Power supply options include 3.0 to 3.6 volts for direct operation from batteries, or 1.8 to 3.6 volts from the device I/O, making it easy to slot an FGH100M module into existing designs. Integration via single SDIO, SPI, and antenna interfaces further streamlines development. In addition, Quectel offers pre-certification for Europe, America, Canada, Australia, and New Zealand, easing compliance and accelerating time-to-market.

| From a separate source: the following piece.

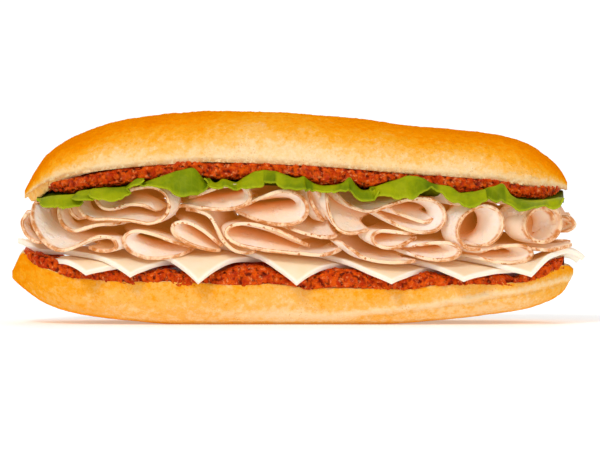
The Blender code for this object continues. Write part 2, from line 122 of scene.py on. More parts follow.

The FGH100M series comprises two models serving different applications through high and low maximum physical layer (PHY) data rates, though real-world performance will depend on the installation conditions. The FGH100MAAMD offers up to 3.3 megabits per second (Mbits/s) communications, supporting low-to-moderate throughput applications such as smart door locks and voice assistants. For higher-throughput use cases such as compressed video intercom systems, which might require larger firmware updates or bandwidth-constrained data streaming, the FGH100MABMD supports 32.5 Mbit/s rates, depending on the channel configuration.

Conclusion

Given that the IoT is constantly evolving, it's clear that developers increasingly need long-range protocols that offer moderate data throughput at scale. Wi-Fi HaLow fits this niche well, with the added benefits of good wall penetration and native IP support. Thanks to an easy-to-integrate design and pre-certification, Quectel’s FGH100M modules present a fast way to implement Wi-Fi HaLow across various applications.